11. A method according to claim 10, said method comprising the step of: identifying those ingredients forming the oil core that contain aldehyde functionality, and of those ingredients, converting those having no substituents at the carbon atoms alpha or beta to the aldehyde carbonyl carbon atom into the corresponding precursor prior to encapsulation.

12. A method according to claim 10 wherein the co-reactant is an acyl halide, an acid anhydride or an isocyanate.

13. A method of forming a capsule according to claim 10 comprising the steps of:—

I) forming a precursor of an aldehyde

II) forming an oil phase containing said precursor and a co-reactant for the an amine;

III) emulsifying the oil phase with an aqueous phase optionally containing a surfactant, a protective colloid or both, to form droplets of oil in an aqueous continuous phase;

IV) adding an amine to effect capsule wall formation around the oil droplets by the interfacial reaction of the amine with the co-reactant in the oil phase.

14. A method of reducing aggregation of a plurality of capsules of claim 1 comprising the step of encapsulating an oil in a capsule, by converting any aldehyde-containing oil core ingredients into a precursor therefor, prior to encapsulation.

15. A method according to claim 13 the method comprising the step of identifying those ingredients of the oil core ingredients that contain aldehyde functionality, and of those ingredients, converting those having no substituents at the carbon atoms alpha or beta to the aldehyde carbonyl carbon atom into the corresponding precursor prior to encapsulation.

16. A perfumed article comprising capsules according to claim 1.

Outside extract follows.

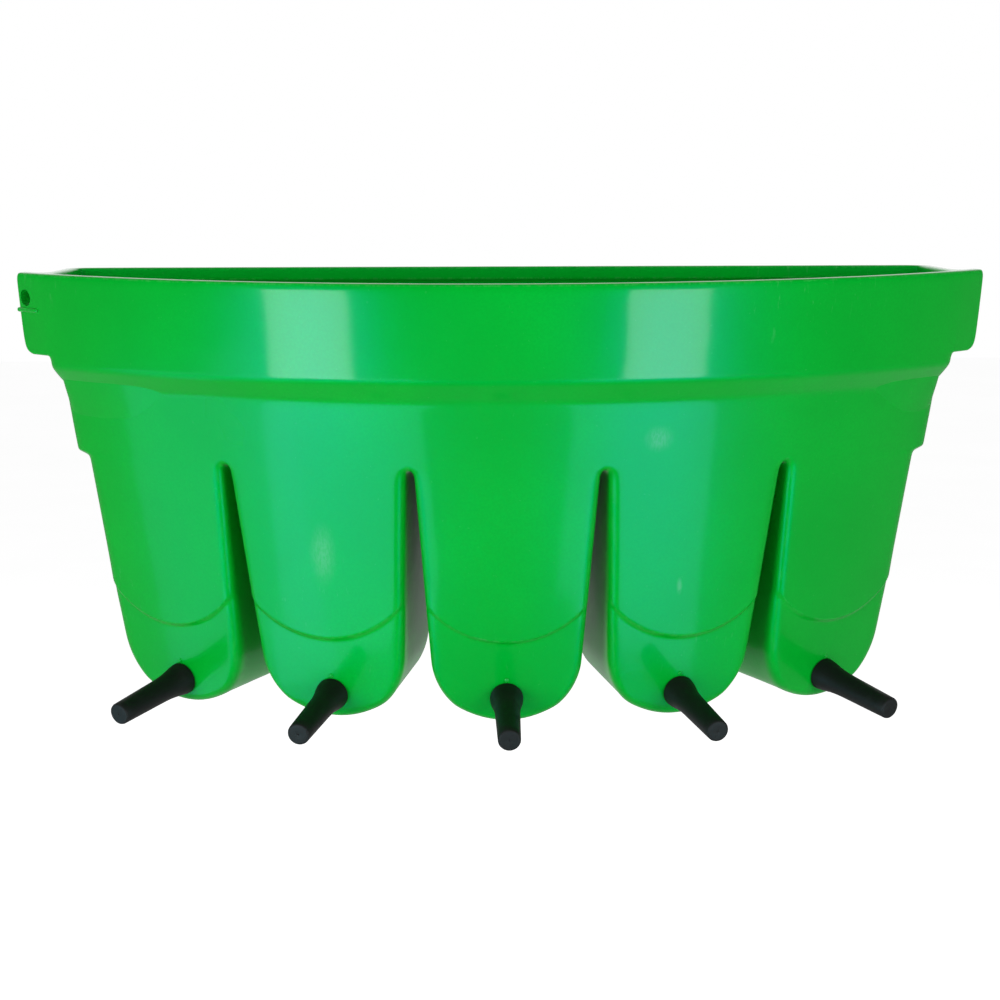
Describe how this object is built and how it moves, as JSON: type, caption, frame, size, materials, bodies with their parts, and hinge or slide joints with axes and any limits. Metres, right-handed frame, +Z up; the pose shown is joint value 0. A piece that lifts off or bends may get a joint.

17. A perfumed article according to claim 16 selected from the group consisting of solid or liquid detergents and fabric softeners, perfumes, colognes or after-shave lotions, perfumed soaps, shower or bath salts, mousses, oils or gels, hygiene products, hair care products, shampoos, body-care products, deodorants or antiperspirants, air fresheners and cosmetic preparations.